Abstract

In Nigeria, pension was established in 2004 through the Pension Reform Act, 2004 and since then, pension schemes have manifested in twofold: ‘old’ and ‘new’. The Pension Act No. 102 of 1979 is the “old pension” (non-contributory) and Pension Reform Act of 2004 (including the restructured/modified Pension Act, 2014) is the “new pension” (contributory) scheme. In this paper, we comparatively evaluated both the non-contributory (pre) and contributory (post) pension schemes in Nigeria. In order to do this, secondary data of pension investment funds was obtained during the period 1994-2014. Based on the analysis of data, we found that the contributory (post) scheme is healthy, reliable and poised towards helping retirees survive as soon as they retire from service.
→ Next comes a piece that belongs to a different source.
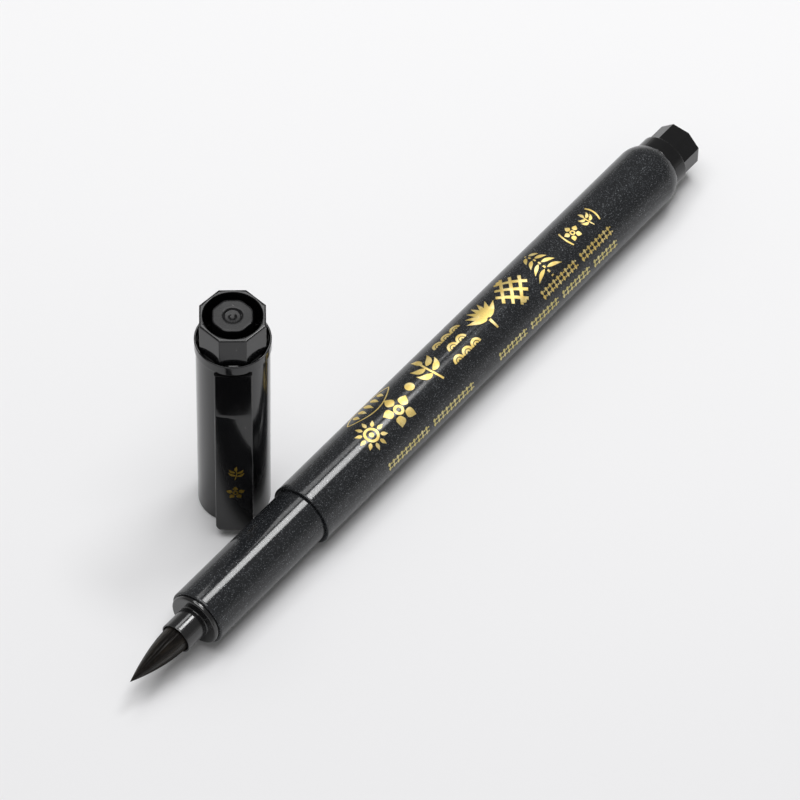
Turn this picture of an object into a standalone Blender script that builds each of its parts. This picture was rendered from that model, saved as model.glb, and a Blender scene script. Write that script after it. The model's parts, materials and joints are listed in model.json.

Thus, the contributory (post) scheme significantly improved as a result of the reform in Nigeria, especially in the area of pension investment funds. On the basis of the findings, it was recommended among others that there should be an unrestricted retirement savings scheme and non-remittance of pension contributions by employers to PENCOM. Also, a better return on investment and service delivery from pension fund administrators should be enhanced so as to enhance pension investments and voluntary contributions. Besides this, the internal procedures should be improved upon so that contributions and returns on pension investments due to retirees can be efficiently and swiftly made from pension fund administrators to pensioners on retirement.